Find the lines that hold the word "this" and return them.

»»

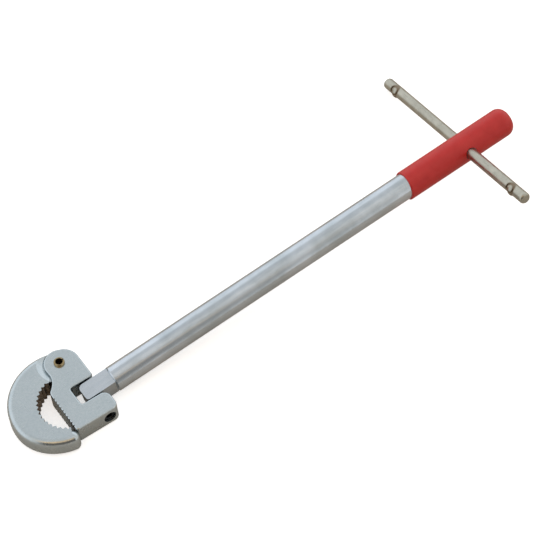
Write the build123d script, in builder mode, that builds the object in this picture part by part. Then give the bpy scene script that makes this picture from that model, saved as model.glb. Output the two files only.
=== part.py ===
"""Basin wrench: a T-handled bar with a swivelling head and a toothed hook jaw.

Frame: the origin is the middle of the closed jaw's mouth, at half the head's thickness.
+X runs from the hook to the handle, +Z is square to the head's flat faces. The handle
rises a little from the head, so that the head and one end of the tommy bar lie on a table.
"""
from build123d import *
import os
from math import cos, radians, sin

os.makedirs("parts", exist_ok=True)

# Head
HEAD_T = 10.7            # thickness of both jaws
HEEL_X = 4.5             # serrated face of the fixed jaw
SIDE_Y = -16.0           # flat side that the swivel screw goes in through
CORNER_R = 1.5           # corner between the heel and that side
LOWER_ARM_X = 27.4       # ends of the fork's two arms
UPPER_ARM_X = 26.3
FORK_ROOT_X = 13.7
FORK_HALF = 5.3          # half the width of the slot for the tang
EDGE_R = 0.8             # rounding of the fixed jaw's outline

# Hook hinge
PIN_X = 17.0
PIN_Y = 20.1
PIN_R = 2.6
PIN_WALL = 0.8
PIN_PROUD = 1.1          # how far the pin stands out of the upper cheek
LOBE_R = 7.5             # cheeks, round the pin
TONGUE_R = 6.9
TONGUE_T = 5.6
CHEEK_GAP = 6.2          # slot between the cheeks
SLOT_FLOOR_Y = 12.6
SLOT_BACK_X = 24.5
SHOULDER_R = 8.0         # hook's full thickness starts this far from the pin
RAMP = 2.8               # width of the gentle slope up to it, outside the shoulder's wall
RAMP_DROP = 1.2          # height of that slope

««

■ Task answer:
Write the build123d script, in builder mode, that builds the object in this picture part by part. Then give the bpy scene script that makes this picture from that model, saved as model.glb. Output the two files only.
SHOULDER_R = 8.0         # hook's full thickness starts this far from the pin